Es cuando los síntomas de ansiedad-depresión-angustia-arrebato, que llevábamos controlando desde dos días antes, dan rienda suelta a sus más expresivas manifestaciones. Las manos y los pies sudan a mares, la cabeza nos da vueltas, del pecho quieren salirse todos los órganos, costillas incluidas, los peronés dicen hasta aquí llegué y del estómago suben bocanadas dragonescas. Algo nos dice que debemos gritar. Y eso hacemos. Más bien proferimos alaridos hasta que los ojos quedan medio colgados de las órbitas, y solo entonces algo nos dice que está bueno ya. El pobre Santiago, que ha contemplado con estoicismo jesuita nuestra descarga emocional, nos dice con ligero temblor en la voz: “¿Puedo continuar?”. Y, claro está, decimos que sí. Cinco limonadas, tres cafeteras y dos batidos de platanitos más tarde, concluye el trabajo. Y nos avisa.

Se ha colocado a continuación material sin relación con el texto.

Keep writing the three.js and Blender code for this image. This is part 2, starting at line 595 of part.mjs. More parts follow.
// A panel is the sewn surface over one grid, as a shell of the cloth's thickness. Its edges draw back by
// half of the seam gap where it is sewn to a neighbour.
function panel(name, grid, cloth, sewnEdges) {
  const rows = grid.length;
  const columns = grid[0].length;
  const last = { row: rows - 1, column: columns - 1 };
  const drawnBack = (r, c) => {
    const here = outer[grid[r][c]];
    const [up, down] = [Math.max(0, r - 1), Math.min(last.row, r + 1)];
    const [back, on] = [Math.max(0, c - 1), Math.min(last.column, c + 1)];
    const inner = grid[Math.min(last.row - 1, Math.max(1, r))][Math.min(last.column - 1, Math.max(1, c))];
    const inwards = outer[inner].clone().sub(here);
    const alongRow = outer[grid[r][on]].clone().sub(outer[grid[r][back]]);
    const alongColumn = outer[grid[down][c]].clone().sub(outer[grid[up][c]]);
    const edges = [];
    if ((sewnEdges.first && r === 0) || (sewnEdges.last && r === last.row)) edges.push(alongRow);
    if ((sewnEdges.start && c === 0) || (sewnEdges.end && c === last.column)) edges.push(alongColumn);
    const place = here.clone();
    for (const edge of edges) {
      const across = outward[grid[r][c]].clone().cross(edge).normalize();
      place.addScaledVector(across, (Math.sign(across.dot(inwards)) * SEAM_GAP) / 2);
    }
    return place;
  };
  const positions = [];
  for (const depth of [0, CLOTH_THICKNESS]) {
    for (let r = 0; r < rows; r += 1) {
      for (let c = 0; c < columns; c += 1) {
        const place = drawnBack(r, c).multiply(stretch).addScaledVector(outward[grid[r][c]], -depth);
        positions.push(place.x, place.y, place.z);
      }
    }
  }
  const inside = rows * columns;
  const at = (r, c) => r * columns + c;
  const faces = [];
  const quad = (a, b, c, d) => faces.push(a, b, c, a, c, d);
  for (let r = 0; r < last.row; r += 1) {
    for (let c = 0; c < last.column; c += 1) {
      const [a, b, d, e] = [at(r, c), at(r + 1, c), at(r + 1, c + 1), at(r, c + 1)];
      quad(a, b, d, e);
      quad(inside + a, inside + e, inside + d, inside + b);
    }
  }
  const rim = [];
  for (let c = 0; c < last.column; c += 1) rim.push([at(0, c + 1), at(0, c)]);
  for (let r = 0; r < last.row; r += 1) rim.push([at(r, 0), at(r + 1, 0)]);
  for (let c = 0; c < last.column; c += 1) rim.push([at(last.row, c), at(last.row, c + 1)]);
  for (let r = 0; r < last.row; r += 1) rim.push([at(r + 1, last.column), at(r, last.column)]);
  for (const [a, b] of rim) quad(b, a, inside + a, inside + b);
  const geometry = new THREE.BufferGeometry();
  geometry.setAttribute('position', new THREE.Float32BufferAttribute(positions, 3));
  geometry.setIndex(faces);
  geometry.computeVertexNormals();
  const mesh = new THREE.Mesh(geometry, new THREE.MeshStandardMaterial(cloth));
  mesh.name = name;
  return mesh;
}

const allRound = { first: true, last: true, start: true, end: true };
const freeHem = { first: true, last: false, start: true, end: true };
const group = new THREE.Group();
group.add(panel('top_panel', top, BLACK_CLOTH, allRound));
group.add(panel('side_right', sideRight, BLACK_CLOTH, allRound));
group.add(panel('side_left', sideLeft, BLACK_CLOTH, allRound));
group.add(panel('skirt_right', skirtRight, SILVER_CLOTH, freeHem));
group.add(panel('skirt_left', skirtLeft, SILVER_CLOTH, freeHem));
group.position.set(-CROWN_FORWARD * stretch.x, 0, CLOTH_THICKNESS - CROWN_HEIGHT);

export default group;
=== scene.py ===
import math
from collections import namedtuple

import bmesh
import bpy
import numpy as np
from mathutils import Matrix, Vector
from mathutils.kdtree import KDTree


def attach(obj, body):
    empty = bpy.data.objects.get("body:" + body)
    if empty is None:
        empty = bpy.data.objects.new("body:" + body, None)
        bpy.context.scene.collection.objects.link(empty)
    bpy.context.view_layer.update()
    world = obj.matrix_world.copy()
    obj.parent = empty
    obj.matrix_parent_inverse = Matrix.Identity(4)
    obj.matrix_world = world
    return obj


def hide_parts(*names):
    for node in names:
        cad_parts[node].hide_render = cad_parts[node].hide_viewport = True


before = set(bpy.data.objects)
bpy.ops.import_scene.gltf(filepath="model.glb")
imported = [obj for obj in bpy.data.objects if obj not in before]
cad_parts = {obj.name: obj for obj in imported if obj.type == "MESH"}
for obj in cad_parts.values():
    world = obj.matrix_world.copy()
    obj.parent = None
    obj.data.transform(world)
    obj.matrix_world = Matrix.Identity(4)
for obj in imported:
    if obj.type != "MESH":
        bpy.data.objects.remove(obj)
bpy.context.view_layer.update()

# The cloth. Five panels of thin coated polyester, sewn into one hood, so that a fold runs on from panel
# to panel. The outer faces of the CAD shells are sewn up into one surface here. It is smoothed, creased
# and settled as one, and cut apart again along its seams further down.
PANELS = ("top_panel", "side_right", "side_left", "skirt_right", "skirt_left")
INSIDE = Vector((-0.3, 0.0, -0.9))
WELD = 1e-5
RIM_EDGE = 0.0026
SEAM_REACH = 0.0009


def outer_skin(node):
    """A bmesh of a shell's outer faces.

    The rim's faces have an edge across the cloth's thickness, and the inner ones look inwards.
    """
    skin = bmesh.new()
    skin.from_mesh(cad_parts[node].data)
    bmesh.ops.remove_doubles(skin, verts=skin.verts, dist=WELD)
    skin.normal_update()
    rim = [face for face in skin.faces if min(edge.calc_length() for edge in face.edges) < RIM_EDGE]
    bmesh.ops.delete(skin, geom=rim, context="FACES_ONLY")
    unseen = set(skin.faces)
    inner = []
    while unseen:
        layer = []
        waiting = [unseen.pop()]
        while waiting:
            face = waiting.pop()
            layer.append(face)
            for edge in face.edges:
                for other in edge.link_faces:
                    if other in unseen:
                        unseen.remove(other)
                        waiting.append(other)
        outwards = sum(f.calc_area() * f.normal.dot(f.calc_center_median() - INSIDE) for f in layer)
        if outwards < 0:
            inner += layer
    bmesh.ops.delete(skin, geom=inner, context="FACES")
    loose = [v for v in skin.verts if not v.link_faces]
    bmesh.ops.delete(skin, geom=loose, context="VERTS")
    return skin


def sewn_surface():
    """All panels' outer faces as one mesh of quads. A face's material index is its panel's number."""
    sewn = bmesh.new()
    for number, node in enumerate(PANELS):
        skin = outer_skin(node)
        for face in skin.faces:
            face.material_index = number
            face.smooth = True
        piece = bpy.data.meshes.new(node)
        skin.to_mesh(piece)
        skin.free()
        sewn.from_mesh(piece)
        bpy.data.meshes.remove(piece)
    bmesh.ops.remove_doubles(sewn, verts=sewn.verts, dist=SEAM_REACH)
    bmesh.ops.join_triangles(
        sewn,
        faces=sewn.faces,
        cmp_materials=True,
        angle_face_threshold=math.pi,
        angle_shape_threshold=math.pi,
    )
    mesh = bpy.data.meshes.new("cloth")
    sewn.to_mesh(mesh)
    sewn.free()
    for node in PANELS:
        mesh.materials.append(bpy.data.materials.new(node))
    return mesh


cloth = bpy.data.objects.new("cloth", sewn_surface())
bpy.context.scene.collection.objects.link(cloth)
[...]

Miramos la computadora con el mismo sentimiento de amor-odio de siempre, pero más acentuado hacia el odio. Efectivamente, ya funciona: se enciende y se apaga, se conecta y se desconecta.

Buscamos las fotos de los niños, de cuando eran niños, y las nuestras, de cuando éramos lindos, y las de amigas que ya no están, y el mensaje que un famoso una vez, por pura cortesía nos envió, y los chismes, y los chistes, y los casos y las cosas de nuestro divino caos. Más de la mitad ha desaparecido.

Nuevos gritos se nos atragantan en el pescuezo, que son reprimidos por los consejos que hasta hoy nos parecieron tontos: El vaso no está semivacío sino medio lleno; lo único importante en la vida es la salud; cada dificultad es un reto; no importa las veces que te caigas sino las que te levantas, y todo sucede por una causa. Con esta especie de coctelera mental para el optimismo, nos alegramos por los documentos que Santiago logró recuperar, sin detenernos en los que se han perdido. Y prometemos que para la próxima, tendremos más cuidado.

Enseguida, ponemos manos a la obra. Poner manos a la obra significa abrir nuevas carpetas cuyos títulos nos impulsen a escribir. Ejemplos: “Trabajos urgentes pendientes”, “Cartas que debo responder sin recordar a quién”, “Réplicas a insultos olvidados”, y otra, desde la cual escribo ahora mismo: “Estampas habaneras de hoy, donde cuento que la desnudez digital es una nueva enfermedad”. Es muy bueno que al salir de una cirugía sintamos alivio porque los médicos no encontraron nada grave, a pesar del dolor de la herida, y que después de explorar la PC y comprobar que media vida digital se escurrió entre dedos internautas, el deseo por trabajar y por comunicarnos con el más allá nos impulse a recordar refranes que antes, creíamos inútiles. Estoy por creer que efectivamente, todo sucede por algo. Aunque sea para aprender nuevos vocablos como tarjeta de memoria, resetear, loading, firewall y una cosa llamada pizarra madre, que es la que suele romperse. Y nos obliga a la exclamación “¡De mother board estamos!”